--- start Material provided ---

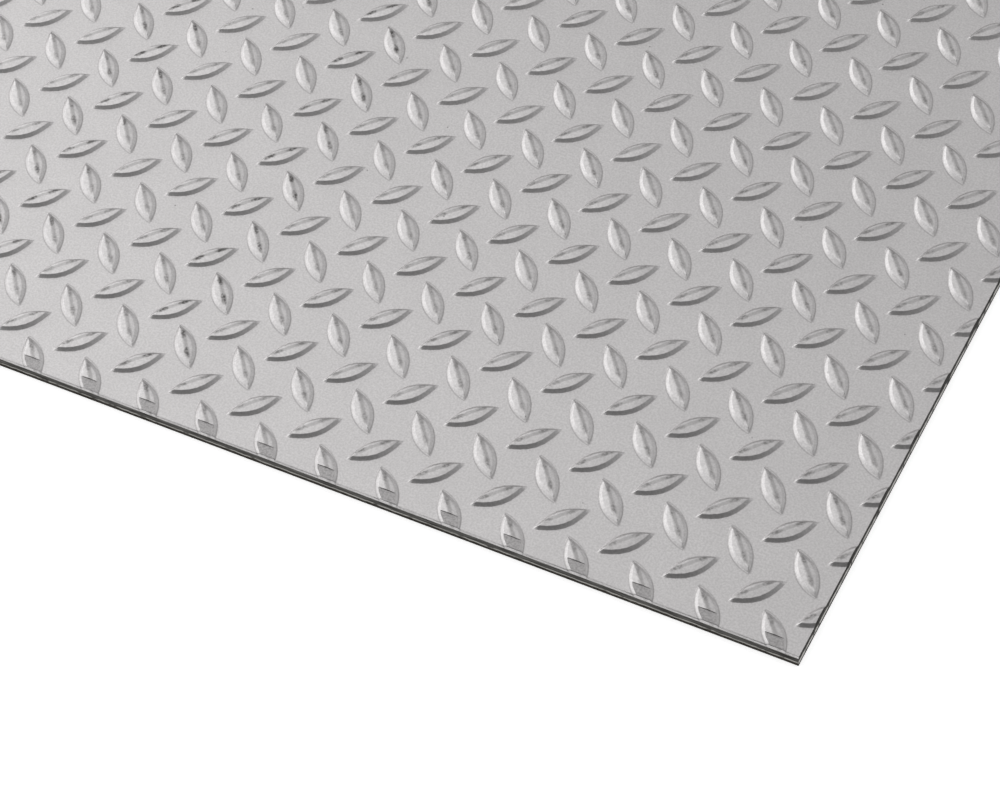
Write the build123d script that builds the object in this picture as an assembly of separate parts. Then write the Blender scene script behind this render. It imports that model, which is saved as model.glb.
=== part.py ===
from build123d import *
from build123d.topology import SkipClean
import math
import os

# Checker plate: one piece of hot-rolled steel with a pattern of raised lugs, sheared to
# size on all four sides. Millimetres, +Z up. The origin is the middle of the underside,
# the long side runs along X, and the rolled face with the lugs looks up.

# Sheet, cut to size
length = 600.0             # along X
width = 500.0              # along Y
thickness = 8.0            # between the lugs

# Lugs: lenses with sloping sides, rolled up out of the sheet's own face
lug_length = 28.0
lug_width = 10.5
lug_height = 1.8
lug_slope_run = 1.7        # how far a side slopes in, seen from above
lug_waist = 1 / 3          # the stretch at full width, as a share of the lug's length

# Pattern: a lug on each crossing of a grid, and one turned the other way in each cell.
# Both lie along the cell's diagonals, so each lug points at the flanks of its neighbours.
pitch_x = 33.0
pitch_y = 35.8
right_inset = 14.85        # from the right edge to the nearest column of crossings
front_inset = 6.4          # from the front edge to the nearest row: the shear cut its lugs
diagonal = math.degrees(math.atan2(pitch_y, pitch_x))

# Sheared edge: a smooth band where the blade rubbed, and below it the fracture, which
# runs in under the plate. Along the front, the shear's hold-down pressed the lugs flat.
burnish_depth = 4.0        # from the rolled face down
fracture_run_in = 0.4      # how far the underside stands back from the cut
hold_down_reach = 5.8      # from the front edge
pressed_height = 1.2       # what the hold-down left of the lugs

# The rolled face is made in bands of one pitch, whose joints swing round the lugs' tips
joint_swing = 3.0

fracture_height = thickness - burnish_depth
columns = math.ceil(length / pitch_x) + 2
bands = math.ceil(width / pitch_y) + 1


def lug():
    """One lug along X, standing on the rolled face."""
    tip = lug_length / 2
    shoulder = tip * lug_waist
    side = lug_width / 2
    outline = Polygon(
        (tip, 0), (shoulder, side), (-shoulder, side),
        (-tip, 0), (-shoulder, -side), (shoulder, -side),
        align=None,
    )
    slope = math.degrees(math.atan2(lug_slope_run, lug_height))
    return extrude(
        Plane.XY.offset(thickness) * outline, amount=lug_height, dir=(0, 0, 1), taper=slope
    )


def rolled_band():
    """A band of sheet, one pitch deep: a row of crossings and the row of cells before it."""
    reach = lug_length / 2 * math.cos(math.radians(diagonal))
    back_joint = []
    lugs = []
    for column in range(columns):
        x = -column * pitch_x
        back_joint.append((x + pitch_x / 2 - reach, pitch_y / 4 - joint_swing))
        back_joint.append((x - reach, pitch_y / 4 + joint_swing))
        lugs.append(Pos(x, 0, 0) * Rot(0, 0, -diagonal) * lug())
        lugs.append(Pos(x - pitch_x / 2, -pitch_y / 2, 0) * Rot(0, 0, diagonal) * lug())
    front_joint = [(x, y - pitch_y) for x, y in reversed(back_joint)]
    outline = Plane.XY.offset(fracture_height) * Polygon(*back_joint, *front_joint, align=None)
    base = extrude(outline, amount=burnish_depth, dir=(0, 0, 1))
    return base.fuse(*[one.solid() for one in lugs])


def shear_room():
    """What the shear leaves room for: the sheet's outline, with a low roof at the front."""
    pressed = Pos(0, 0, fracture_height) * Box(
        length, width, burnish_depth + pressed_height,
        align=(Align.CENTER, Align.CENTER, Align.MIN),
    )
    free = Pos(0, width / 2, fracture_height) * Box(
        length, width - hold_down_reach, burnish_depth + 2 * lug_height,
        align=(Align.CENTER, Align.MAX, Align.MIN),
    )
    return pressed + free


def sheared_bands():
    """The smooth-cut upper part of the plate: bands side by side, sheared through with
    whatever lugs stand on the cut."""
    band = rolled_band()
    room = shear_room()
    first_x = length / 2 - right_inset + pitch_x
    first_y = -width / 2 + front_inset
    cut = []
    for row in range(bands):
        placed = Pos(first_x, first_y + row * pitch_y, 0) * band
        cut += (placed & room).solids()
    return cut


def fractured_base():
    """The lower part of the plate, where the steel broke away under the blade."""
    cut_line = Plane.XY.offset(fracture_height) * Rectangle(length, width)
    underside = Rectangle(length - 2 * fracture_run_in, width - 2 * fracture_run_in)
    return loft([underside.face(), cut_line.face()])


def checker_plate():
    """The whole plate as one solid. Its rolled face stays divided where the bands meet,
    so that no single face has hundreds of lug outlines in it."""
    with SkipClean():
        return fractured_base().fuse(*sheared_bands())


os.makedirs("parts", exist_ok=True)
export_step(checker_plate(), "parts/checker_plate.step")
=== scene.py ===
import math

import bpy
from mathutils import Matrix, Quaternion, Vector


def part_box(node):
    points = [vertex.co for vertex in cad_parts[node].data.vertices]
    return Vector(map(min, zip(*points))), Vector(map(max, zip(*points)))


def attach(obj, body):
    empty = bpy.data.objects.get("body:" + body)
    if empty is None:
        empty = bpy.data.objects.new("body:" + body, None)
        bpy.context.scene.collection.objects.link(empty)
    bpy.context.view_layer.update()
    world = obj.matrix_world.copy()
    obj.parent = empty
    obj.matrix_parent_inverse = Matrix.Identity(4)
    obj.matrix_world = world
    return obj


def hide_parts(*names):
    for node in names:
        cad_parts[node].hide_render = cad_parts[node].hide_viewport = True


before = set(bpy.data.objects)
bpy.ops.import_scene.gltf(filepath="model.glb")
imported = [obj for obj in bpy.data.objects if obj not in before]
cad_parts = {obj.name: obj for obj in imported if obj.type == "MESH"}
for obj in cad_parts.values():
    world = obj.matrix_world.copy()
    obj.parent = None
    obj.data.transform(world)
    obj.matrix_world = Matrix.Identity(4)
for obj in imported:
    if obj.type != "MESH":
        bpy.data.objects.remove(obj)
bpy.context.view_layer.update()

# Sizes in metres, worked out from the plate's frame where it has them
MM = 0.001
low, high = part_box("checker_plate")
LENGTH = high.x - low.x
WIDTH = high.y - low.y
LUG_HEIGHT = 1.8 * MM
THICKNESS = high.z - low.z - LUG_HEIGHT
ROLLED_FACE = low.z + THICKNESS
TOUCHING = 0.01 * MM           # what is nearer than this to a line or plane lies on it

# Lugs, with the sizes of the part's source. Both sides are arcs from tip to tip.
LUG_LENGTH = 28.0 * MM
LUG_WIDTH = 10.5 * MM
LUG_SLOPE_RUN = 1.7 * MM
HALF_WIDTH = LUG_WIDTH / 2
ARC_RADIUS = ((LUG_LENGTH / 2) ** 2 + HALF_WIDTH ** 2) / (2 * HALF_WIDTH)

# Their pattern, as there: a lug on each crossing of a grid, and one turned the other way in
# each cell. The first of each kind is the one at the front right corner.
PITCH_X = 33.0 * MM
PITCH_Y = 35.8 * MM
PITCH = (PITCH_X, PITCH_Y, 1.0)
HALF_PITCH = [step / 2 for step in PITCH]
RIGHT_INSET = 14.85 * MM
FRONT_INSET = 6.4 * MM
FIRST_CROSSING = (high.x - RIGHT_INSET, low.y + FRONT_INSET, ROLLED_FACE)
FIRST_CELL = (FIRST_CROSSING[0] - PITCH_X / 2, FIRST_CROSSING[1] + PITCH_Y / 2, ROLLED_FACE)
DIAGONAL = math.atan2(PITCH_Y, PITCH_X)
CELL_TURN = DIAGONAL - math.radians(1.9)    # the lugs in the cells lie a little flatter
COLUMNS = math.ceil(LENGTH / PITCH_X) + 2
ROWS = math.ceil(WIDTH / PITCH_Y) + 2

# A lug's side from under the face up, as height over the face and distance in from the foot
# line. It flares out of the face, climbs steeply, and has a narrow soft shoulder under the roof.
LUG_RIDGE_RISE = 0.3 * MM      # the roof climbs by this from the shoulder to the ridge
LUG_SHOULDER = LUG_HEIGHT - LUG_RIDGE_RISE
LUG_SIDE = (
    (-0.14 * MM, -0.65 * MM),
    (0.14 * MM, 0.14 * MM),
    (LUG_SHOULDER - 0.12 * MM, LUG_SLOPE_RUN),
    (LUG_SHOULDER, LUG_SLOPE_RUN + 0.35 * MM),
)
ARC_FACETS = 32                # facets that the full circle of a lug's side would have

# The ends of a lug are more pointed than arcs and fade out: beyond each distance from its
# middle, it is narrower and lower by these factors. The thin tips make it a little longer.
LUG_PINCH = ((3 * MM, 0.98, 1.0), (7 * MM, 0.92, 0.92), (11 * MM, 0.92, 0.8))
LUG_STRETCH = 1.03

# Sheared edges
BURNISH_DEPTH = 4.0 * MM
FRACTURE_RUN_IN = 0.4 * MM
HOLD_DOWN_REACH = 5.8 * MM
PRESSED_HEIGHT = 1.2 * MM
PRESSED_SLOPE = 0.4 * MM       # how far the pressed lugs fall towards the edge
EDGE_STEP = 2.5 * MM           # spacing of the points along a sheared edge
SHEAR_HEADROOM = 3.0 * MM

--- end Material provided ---

▶ _Exercise goal_
The lines to extract from the data above begin with the line containing "before = set(bpy.data.objects)" and end with the line containing "obj.data.transform(world)". Extract them exactly, including both.

▶ _Response_
before = set(bpy.data.objects)
bpy.ops.import_scene.gltf(filepath="model.glb")
imported = [obj for obj in bpy.data.objects if obj not in before]
cad_parts = {obj.name: obj for obj in imported if obj.type == "MESH"}
for obj in cad_parts.values():
    world = obj.matrix_world.copy()
    obj.parent = None
    obj.data.transform(world)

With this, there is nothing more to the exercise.